** START Provided data **
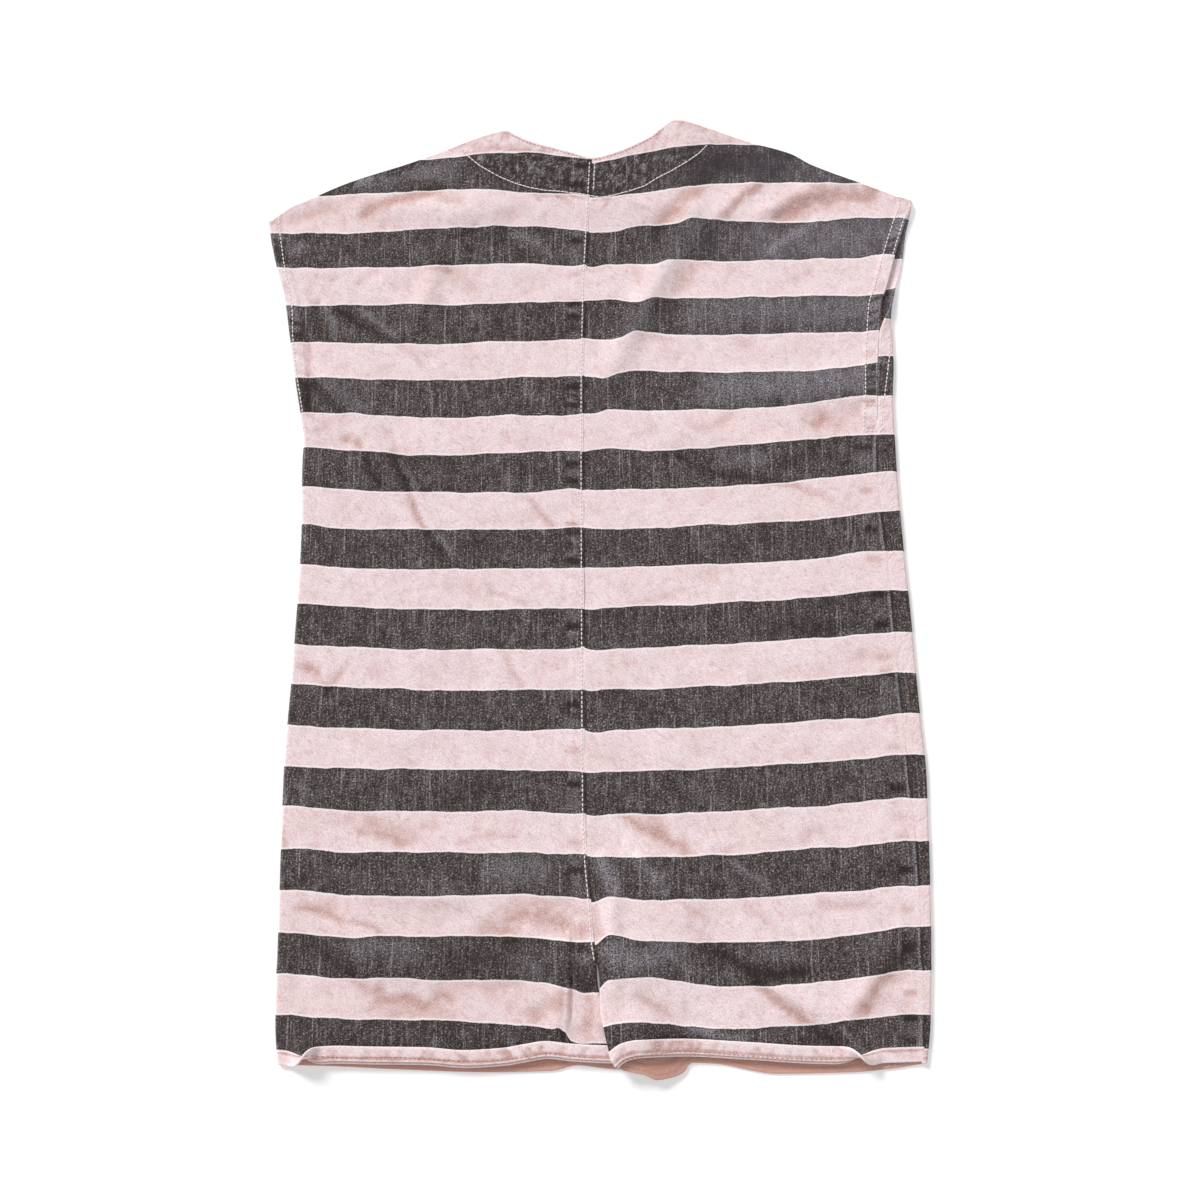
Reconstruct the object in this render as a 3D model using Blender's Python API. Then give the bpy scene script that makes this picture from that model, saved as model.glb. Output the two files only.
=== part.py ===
"""Child's striped romper, laid flat with its back up.

Four panels, each one piece from shoulder to leg hem, and a facing inside the back neck.
+X is the garment's right edge as it lies, +Y runs up to the neck, +Z is up off the surface.
Every panel is a wall of cloth: a grid of points across and along it, bent at its edges.
Sizes are in millimetres in the tables and become metres where the points are made.
"""
import math
from collections import namedtuple

import bmesh
import bpy
from mathutils import Vector

MM = 0.001
LEAST_ANGLE = 1e-6

# Cloth and layers
WALL = 1.2                  # cloth wall
HEM_EXTRA = 0.5             # a turned hem stands this much prouder on the upper side
SEAM_GAP = 0.3              # between pieces at a seam
LAYER_PITCH = 2.6           # front panel's middle to back panel's middle
FRONT_MID = WALL / 2        # middle of the cloth that lies on the surface
FOLD_RADIUS = LAYER_PITCH / 2
NECK_RAISE = 2.2            # room for the facing under the back neck
NECK_RAISE_X = (60, 100)    # full to this far from the middle, gone by that
NECK_RAISE_Y = (222, 244)   # none below this height, full above that
FACING_WALL = 1.0
FACING_DROP = 1.6           # facing's middle under the back panel's middle

# Hems
ARMHOLE_HEM = 7.0
NECK_HEM = 6.0
LEG_HEM = 7.0
HEM_STEP = 0.5              # over this width the hem runs out into the single cloth
FLIP_RADIUS = 1.5           # rolled-up leg hems of the back
FLIPPED = 6.0               # cloth between the roll and the hem's edge
TOP_ROUNDS = 6              # rounds that settle where a column meets the upper outline

# Legs: the right leg lies over the left leg's inner part
CROTCH_Y = -232.0
LIFT = 4.3                  # right leg's inner part, above the left leg
LIFT_TOP_Y = -198.0
LIFT_FULL_Y = -244.0
LIFT_RIGHT_X = (22.0, 62.0)     # full on the inner side of this, gone on the outer side of that
LIFT_LEFT_X = (-34.0, 4.0)
LIFT_LEFT_END_Y = -250.0    # the left leg is down again below this
INSEAM_TOP_Y = (-246.0, -234.0)     # the legs' inner edges turn down between these heights
HEM_LIFT = 3.6              # more at the hem, over the left leg's rolled hem
HEM_LIFT_Y = (-277.0, -258.0)
SEAM_TURN = math.radians(70)    # how far an edge turns down to a seam at the outline
SEAM_ARC = FOLD_RADIUS * SEAM_TURN
HEM_UNTURN = 0.45           # the inseam turns down this much less at the rolled hems
HEM_UNTURN_Y = (-286.0, -264.0)
UNDERARM_Y = (78.0, 96.0)   # left side seam closes between these heights
SHOULDER_X = (57.0, 64.0)   # shoulder seam closes between these distances from the neck's middle
SHOULDER_TIP_X = (198.0, 206.0)     # and opens again between these
NECK_MIDDLE_X = 0.6
WRAP_OVER_Y = 150.0         # the right front is turned right over below this height
WRAP_FLAT_Y = 200.0         # and lies flat above this one
LEAST_WRAP = 0.4            # cloth kept beyond the turn for the grid's last line

# Outlines: a row for each height, (y, x)
LEFT_EDGE = [               # left armhole edge and side seam
    (-296, -180.0), (-268, -182.6), (-200, -183.5), (-130, -184.0), (-57, -181.2), (19, -179.2),
    (70, -180.4), (84, -180.0), (97, -181.7), (123, -186.4), (150, -190.8), (177, -195.2),
    (204, -202.6), (227, -207.4), (250, -210.0),
]
RIGHT_FOLD = [              # right edge of the whole garment
    (-296, 194.2), (-268, 197.8), (-200, 201.0), (-130, 201.7), (-81, 198.9), (-32, 196.5),
    (19, 193.4), (70, 191.3), (110, 190.8), (136, 192.2), (150, 192.2), (163, 191.6),
    (182, 194.3), (200, 198.8), (222, 202.3), (244, 207.2), (262, 207.6),
]
SIDE_SEAM = [               # right back's edge: side seam, then armhole
    (-296, 190.6), (-283, 192.8), (-239, 194.2), (-189, 194.2), (-138, 191.6), (-88, 188.2), (-38, 185.8),
    (13, 182.3), (63, 178.8), (106, 180.0), (131, 181.0), (157, 183.0), (173, 184.6),
    (186, 188.9), (209, 195.5), (229, 202.0), (243, 206.8), (262, 207.6),
]
WRAP = [                    # cloth of the right front past the fold's start, on the upper side
    (148, 10.0), (155, 8.0), (163, 5.2), (171, 3.0), (182, 1.2), (192, 0.2), (200, 0.0),
]
BACK_SEAM = [               # centre back seam
    (-246, 5.2), (-236, 4.1), (-227, 2.6), (-201, 0.5), (-175, -1.9), (-142, -3.1), (-20, -4.0),
    (109, -4.6), (176, -3.8), (223, -1.9), (272, 0.6), (310, 1.8),
]
RIGHT_INNER = [             # right leg's inner fold, below the crotch
    (-296, 13.0), (-287, 11.0), (-275, 8.1), (-262, 5.4), (-246, 5.2), (-232, 3.5),
]
LEFT_INNER = [              # left leg's inner fold, under the right leg
    (-296, 18.0), (-280, 15.0), (-262, 9.0), (-250, 5.0), (-242, 4.2), (-232, 3.3),
]
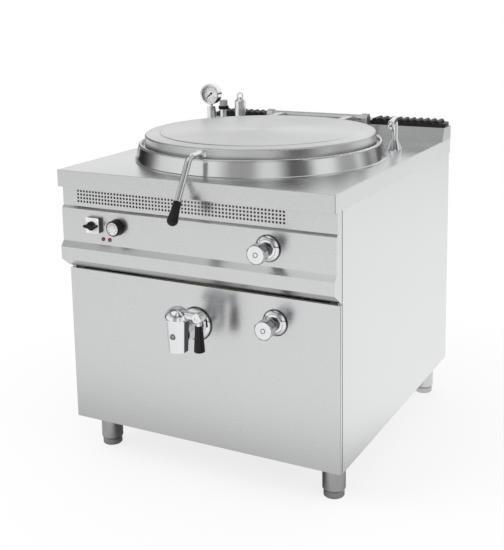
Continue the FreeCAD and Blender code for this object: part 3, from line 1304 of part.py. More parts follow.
def gauge_dial():
    low = GAUGE_DEPTH / 2 - GAUGE_DIAL_BACK - GAUGE_DIAL_T
    dial = rod(GAUGE_DIAL_R, (0, 0, low), (0, 0, low + GAUGE_DIAL_T))
    pivot = rod(NEEDLE_W / 2, (0, 0, low), (0, 0, low + GAUGE_DIAL_T + 2 * OVERCUT))
    return on_gauge(dial.fuse(pivot))


def gauge_glass():
    high = GAUGE_DEPTH / 2 - SEAM
    return on_gauge(rod(GAUGE_R - GAUGE_WALL, (0, 0, high - GAUGE_GLASS_T), (0, 0, high)))


def gauge_needle():
    low = GAUGE_DEPTH / 2 - GAUGE_DIAL_BACK + SEAM
    tip = NEEDLE_TIP_W / 2
    steps = [(-NEEDLE_TAIL, -NEEDLE_W), (NEEDLE_LENGTH, -tip), (NEEDLE_LENGTH, tip), (-NEEDLE_TAIL, NEEDLE_W)]
    face = outline(steps, lambda p: FreeCAD.Vector(p[0], p[1], low))
    hub = rod(NEEDLE_HUB_R, (0, 0, low), (0, 0, low + 2 * NEEDLE_T))
    pivot = rod(NEEDLE_W / 2 + RUNNING, (0, 0, 0), (0, 0, GAUGE_DEPTH))
    needle = joined([face.extrude(FreeCAD.Vector(0, 0, NEEDLE_T)), hub]).cut(pivot)
    needle.rotate(FreeCAD.Vector(0, 0, 0), FreeCAD.Vector(0, 0, 1), NEEDLE_REST_DEG)
    return on_gauge(needle)


def vent_valve_body():
    x = VENT_X
    y = FITTINGS_Y
    nut_top = WORKTOP_Z + VENT_CAP_H
    top = WORKTOP_Z + VENT_BODY_H
    body = rod(VENT_BODY_R, (x, y, WORKTOP_Z), (x, y, top))
    hexagon = prism(HEX_SIDES, VENT_BODY_R, WORKTOP_Z, nut_top, x, y)
    bore = rod(VENT_SPINDLE_R + RUNNING, (x, y, nut_top), (x, y, top + OVERCUT))
    return joined([threaded_foot(x, y), body, hexagon]).cut(bore)


def vent_wheel():
    low = WORKTOP_Z + VENT_BODY_H + SIDE_GAP
    high = low + VENT_WHEEL_H
    wheel = rod(VENT_WHEEL_R, (VENT_X, FITTINGS_Y, low), (VENT_X, FITTINGS_Y, high))
    flutes = []
    for lobe in range(VENT_WHEEL_LOBES):
        angle = 2 * math.pi * lobe / VENT_WHEEL_LOBES
        x = VENT_X + VENT_WHEEL_R * math.cos(angle)
        y = FITTINGS_Y + VENT_WHEEL_R * math.sin(angle)
        flutes.append(rod(VENT_SPINDLE_R, (x, y, low - OVERCUT), (x, y, high + OVERCUT)))
    root = (VENT_X, FITTINGS_Y, WORKTOP_Z + 2 * VENT_CAP_H)
    spindle = rod(VENT_SPINDLE_R, root, (VENT_X, FITTINGS_Y, high))
    return joined([wheel.cut(flutes), spindle])


def vent_cap():
    low = WORKTOP_Z + VENT_BODY_H + SIDE_GAP + VENT_WHEEL_H
    high = low + VENT_CAP_H
    bend = EDGE_R * math.sin(math.pi / 4)
    steps = [(0, low), (VENT_CAP_R, low), (VENT_CAP_R, high - EDGE_R),
             [(VENT_CAP_R - EDGE_R + bend, high - EDGE_R + bend), (VENT_CAP_R - EDGE_R, high)], (0, high)]
    return turned(steps, VENT_X, FITTINGS_Y)


def safety_valve_body():
    top = WORKTOP_Z + SAFETY_H
    steps = [(0, WORKTOP_Z), (SAFETY_R, WORKTOP_Z), (SAFETY_R, top - SAFETY_CHAMFER),
             (SAFETY_R - SAFETY_CHAMFER, top),
             (SAFETY_POST_R, top), (SAFETY_POST_R, top + SAFETY_POST_H), (0, top + SAFETY_POST_H)]
    body = turned(steps, SAFETY_X, FITTINGS_Y)
    pin_z = top + SAFETY_POST_H / 2
    reach = BAIL_R + BAIL_WIRE_R
    pin = rod(BAIL_PIN_R, (SAFETY_X - reach, FITTINGS_Y, pin_z), (SAFETY_X + reach, FITTINGS_Y, pin_z))
    return joined([body, pin, threaded_foot(SAFETY_X, FITTINGS_Y)])


def safety_lever():
    """Lifting bail that turns on a cross pin at the top of the safety valve."""
    y = FITTINGS_Y
    low = WORKTOP_Z + SAFETY_H + SAFETY_POST_H / 2
    high = low + BAIL_LEG
    left = SAFETY_X - BAIL_R
    right = SAFETY_X + BAIL_R
    first = Part.makeLine(vector((left, y, low)), vector((left, y, high)))
    arch = Part.Arc(vector((left, y, high)), vector((SAFETY_X, y, high + BAIL_R)), vector((right, y, high)))
    last = Part.makeLine(vector((right, y, high)), vector((right, y, low)))
    ring = Part.Wire(Part.makeCircle(BAIL_WIRE_R, vector((left, y, low)), FreeCAD.Vector(0, 0, 1)))
    wire = Part.Wire([first, arch.toShape(), last]).makePipeShell([ring], True, False)
    eyes = []
    for x in (left, right):
        eyes.append(rod(2 * BAIL_WIRE_R, (x - BAIL_WIRE_R, y, low), (x + BAIL_WIRE_R, y, low)))
    pin = rod(BAIL_PIN_R + RUNNING, (SAFETY_X - 2 * BAIL_R, y, low), (SAFETY_X + 2 * BAIL_R, y, low))
    return joined([wire] + eyes).cut(pin)


# Filling spout

def spout_base():
    x = SPOUT_X
    y = SPOUT_Y
    top = WORKTOP_Z + SPOUT_BASE_H
    edge_z = WORKTOP_Z + SPOUT_BASE_EDGE
    steps = [(0, WORKTOP_Z), (SPOUT_BASE_R, WORKTOP_Z), (SPOUT_BASE_R, edge_z), (SPOUT_BASE_TOP_R, top),
             (0, top)]
    base = joined([turned(steps, x, y), threaded_foot(x, y)])
    bore = rod(SPOUT_POST_R + RUNNING, (x, y, edge_z), (x, y, top + OVERCUT))
    water = rod(SPOUT_BORE_R - OVERCUT, (x, y, 0), (x, y, top))
    return base.cut([bore, water])


def spout():
    """Swivelling swan neck. It is made pointing along +X and then turned to its resting place."""
    top = WORKTOP_Z + SPOUT_RISE
    mouth = top - SPOUT_DOWN
    low = WORKTOP_Z + SPOUT_BASE_EDGE + SIDE_GAP
    reach = SPOUT_REACH
    outer = swept(SPOUT_POST_R, [(0, 0, low), (0, 0, top), (reach, 0, top), (reach, 0, mouth)], SPOUT_BEND_R)
    head = turned([(0, mouth), (SPOUT_HEAD_R, mouth), (SPOUT_HEAD_R, mouth + SPOUT_HEAD_LENGTH / 2),
                   (SPOUT_POST_R, mouth + SPOUT_HEAD_LENGTH), (0, mouth + SPOUT_HEAD_LENGTH)], reach)
    way = [(0, 0, low - OVERCUT), (0, 0, top), (reach, 0, top), (reach, 0, mouth - OVERCUT)]
    neck = outer.fuse(head).cut(swept(SPOUT_BORE_R, way, SPOUT_BEND_R))
    neck.rotate(FreeCAD.Vector(0, 0, 0), FreeCAD.Vector(0, 0, 1), SPOUT_REST_DEG)
    neck.translate(FreeCAD.Vector(SPOUT_X, SPOUT_Y, 0))
    return neck


# Water and current

def water_pipes():
    """Supply from the floor pan to the fill tap, and feed from the tap to the spout."""
    low = BASE_Z - INLET_DROP
    nut_z = PAN_TOP_Z + INLET_NUT_H
    stub = rod(INLET_R, (INLET_X, ENTRY_Y, low), (INLET_X, ENTRY_Y, BASE_Z))
    shank = rod(INLET_SHANK_R, (INLET_X, ENTRY_Y, BASE_Z), (INLET_X, ENTRY_Y, nut_z + OVERCUT))
    nut = prism(HEX_SIDES, INLET_NUT_R, PAN_TOP_Z, nut_z, INLET_X, ENTRY_Y)
    y = SUPPLY_Y
    supply = [(INLET_X, ENTRY_Y, low), (INLET_X, ENTRY_Y, SUPPLY_LOW_Z), (INLET_X, y, SUPPLY_LOW_Z),
              (INLET_X, y, FILL_TAP_Z), (FILL_TAP_X + VALVE_BODY_R, y, FILL_TAP_Z)]
    shank_end = UNDER_TOP_Z - SHANK_DROP
    turn_z = shank_end - FEED_DROP
    feed = [(FILL_TAP_X, y, FILL_TAP_Z + VALVE_BODY_R), (FILL_TAP_X, y, FEED_Z), (FEED_X, y, FEED_Z),
            (FEED_X, SPOUT_Y, FEED_Z), (FEED_X, SPOUT_Y, turn_z), (SPOUT_X, SPOUT_Y, turn_z),
            (SPOUT_X, SPOUT_Y, shank_end)]
    supply_pipe = joined([stub, shank, nut, swept(PIPE_R, supply, PIPE_BEND_R)])
    supply_pipe = supply_pipe.cut(swept(PIPE_BORE_R, supply, PIPE_BEND_R))
    feed_pipe = swept(PIPE_R, feed, PIPE_BEND_R).cut(swept(PIPE_BORE_R, feed, PIPE_BEND_R))
    return Part.makeCompound([supply_pipe, feed_pipe])


def cable_gland():
    x = GLAND_X
    y = ENTRY_Y
    low = BASE_Z - GLAND_DROP
    cap_z = low + GLAND_HEX_H
    top = PAN_TOP_Z + GLAND_HEX_H
    shank = rod(GLAND_R, (x, y, cap_z), (x, y, top))
    steps = [(0, low), (GLAND_R - SEAM, low), (GLAND_R, low + GLAND_HEX_H / 2), (GLAND_R, cap_z), (0, cap_z)]
    outer_nut = prism(HEX_SIDES, GLAND_HEX_R, BASE_Z - GLAND_HEX_H, BASE_Z, x, y)
    inner_nut = prism(HEX_SIDES, GLAND_HEX_R, PAN_TOP_Z, PAN_TOP_Z + GLAND_HEX_H / 2, x, y)
    bore = rod(GLAND_BORE_R, (x, y, low - OVERCUT), (x, y, top + OVERCUT))
    return joined([shank, turned(steps, x, y), outer_nut, inner_nut]).cut(bore)


def terminal_block():
    y = ENTRY_Y - TERMINAL_LEAD
    half = TERMINAL_L / 2
    deep = TERMINAL_W / 2
    high = PAN_TOP_Z + TERMINAL_H
    block = box((GLAND_X - half, y - deep, PAN_TOP_Z), (GLAND_X + half, y + deep, high))
    screws = []
    for pole in range(TERMINAL_POLES):
        x = GLAND_X + (pole - (TERMINAL_POLES - 1) / 2) * TERMINAL_L / TERMINAL_POLES
        screws.append(rod(TERMINAL_SCREW_R, (x, y, high - 2 * OVERCUT), (x, y, high + OVERCUT)))
    return block.cut(screws)


def pieces():
    nodes = {
        "worktop": worktop(),
        "upstand": upstand(),
        "flue_grille_ends": flue_grille_ends(),
        "flue_grille_centre": flue_grille_centre(),
        "control_panel": control_panel(),
        "vent_band": vent_band(),
        "front_panel": front_panel(),
        "side_panels": side_panels(),
        "rear_panel": rear_panel(),
        "floor_pan": floor_pan(),
        "frame": frame(),
        "leg_tubes": leg_tubes(),
        "inner_vessel": inner_vessel(),
        "jacket_shell": jacket_shell(),
        "insulation": insulation(),
        "heating_elements": heating_elements(),
        "collar": collar(),
        "lid_shell": lid_shell(),
        "lid_liner": lid_liner(),
        "lid_hinge": lid_hinge(),
        "hinge_brackets": hinge_brackets(),
        "lid_handle": lid_handle(),
        "lid_grip": lid_grip(),
        "drain_pipe": drain_pipe(),
        "drain_strainer": drain_strainer(),
        "drain_rosette": drain_rosette(),
        "drain_valve_body": drain_valve_body(),
        "drain_plug": drain_plug(),
        "drain_lever": drain_lever(),
        "drain_grip": drain_grip(),
        "tap_rosettes": tap_rosettes(),
        "fill_tap_valve": fill_tap_valve(),
        "fill_tap_knob": tap_knob(FILL_TAP_X, FACE_Y, FILL_TAP_Z),
        "level_tap_valve": level_tap_valve(),
        "level_tap_knob": tap_knob(LEVEL_TAP_X, PANEL_Y, LEVEL_TAP_Z),
        "switch_plate": switch_plate(),
        "switch_knob": switch_knob(),
        "switch_block": switch_block(),
        "thermostat_knob": thermostat_knob(),
        "thermostat_block": thermostat_block(),
        "pilot_lamps": pilot_lamps(),
        "gauge_stem": gauge_stem(),
        "gauge_case": gauge_case(),
        "gauge_dial": gauge_dial(),
        "gauge_glass": gauge_glass(),
        "gauge_needle": gauge_needle(),
        "vent_valve_body": vent_valve_body(),
        "vent_wheel": vent_wheel(),
        "vent_cap": vent_cap(),
        "safety_valve_body": safety_valve_body(),
        "safety_lever": safety_lever(),
        "spout_base": spout_base(),
        "spout": spout(),
        "water_pipes": water_pipes(),
        "cable_gland": cable_gland(),
        "terminal_block": terminal_block(),
    }
    names = ("foot_front_left", "foot_front_right", "foot_rear_left", "foot_rear_right")
    for name, place in zip(names, leg_places()):
        nodes[name] = foot(*place)
    return nodes


def main():
    os.makedirs("parts", exist_ok=True)
    for name, shape in pieces().items():
        if not shape.isValid():
            raise ValueError(name + " is not a valid solid")
        shape.exportStep(os.path.join("parts", name + ".step"))
        print(name, len(shape.Solids), round(shape.Volume, 1))


main()
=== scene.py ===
import math

import bmesh
import bpy
from bpy.props import FloatProperty, FloatVectorProperty, IntProperty, PointerProperty
from mathutils import Matrix, Vector


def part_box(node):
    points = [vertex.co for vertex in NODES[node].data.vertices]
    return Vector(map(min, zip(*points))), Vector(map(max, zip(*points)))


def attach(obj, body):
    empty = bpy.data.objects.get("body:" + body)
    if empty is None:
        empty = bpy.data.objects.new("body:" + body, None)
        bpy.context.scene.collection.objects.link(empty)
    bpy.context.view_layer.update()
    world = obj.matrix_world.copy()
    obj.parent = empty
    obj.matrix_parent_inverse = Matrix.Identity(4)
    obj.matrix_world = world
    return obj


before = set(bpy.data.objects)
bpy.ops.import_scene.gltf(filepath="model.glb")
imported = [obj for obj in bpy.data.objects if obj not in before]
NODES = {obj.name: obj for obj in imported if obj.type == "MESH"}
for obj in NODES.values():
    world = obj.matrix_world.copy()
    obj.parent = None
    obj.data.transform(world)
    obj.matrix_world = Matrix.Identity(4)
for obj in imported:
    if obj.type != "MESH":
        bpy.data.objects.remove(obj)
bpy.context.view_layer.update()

bl_info = {
    "name": "Jacketed kettle",
    "version": (1, 0, 0),
    "blender": (4, 5, 0),
    "location": "View3D > Sidebar > Kettle",
    "description": "Finishes and small fittings for a jacketed kettle, round its packed frame",
    "category": "Object",
}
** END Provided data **
What the task requires ▸ The lines above from the one containing "for name, place" through the one containing "before = set(bpy.data.objects)" are to be set down exactly, and no others.

Solution below ▸
    for name, place in zip(names, leg_places()):
        nodes[name] = foot(*place)
    return nodes


def main():
    os.makedirs("parts", exist_ok=True)
    for name, shape in pieces().items():
        if not shape.isValid():
            raise ValueError(name + " is not a valid solid")
        shape.exportStep(os.path.join("parts", name + ".step"))
        print(name, len(shape.Solids), round(shape.Volume, 1))


main()
=== scene.py ===
import math

import bmesh
import bpy
from bpy.props import FloatProperty, FloatVectorProperty, IntProperty, PointerProperty
from mathutils import Matrix, Vector


def part_box(node):
    points = [vertex.co for vertex in NODES[node].data.vertices]
    return Vector(map(min, zip(*points))), Vector(map(max, zip(*points)))


def attach(obj, body):
    empty = bpy.data.objects.get("body:" + body)
    if empty is None:
        empty = bpy.data.objects.new("body:" + body, None)
        bpy.context.scene.collection.objects.link(empty)
    bpy.context.view_layer.update()
    world = obj.matrix_world.copy()
    obj.parent = empty
    obj.matrix_parent_inverse = Matrix.Identity(4)
    obj.matrix_world = world
    return obj


before = set(bpy.data.objects)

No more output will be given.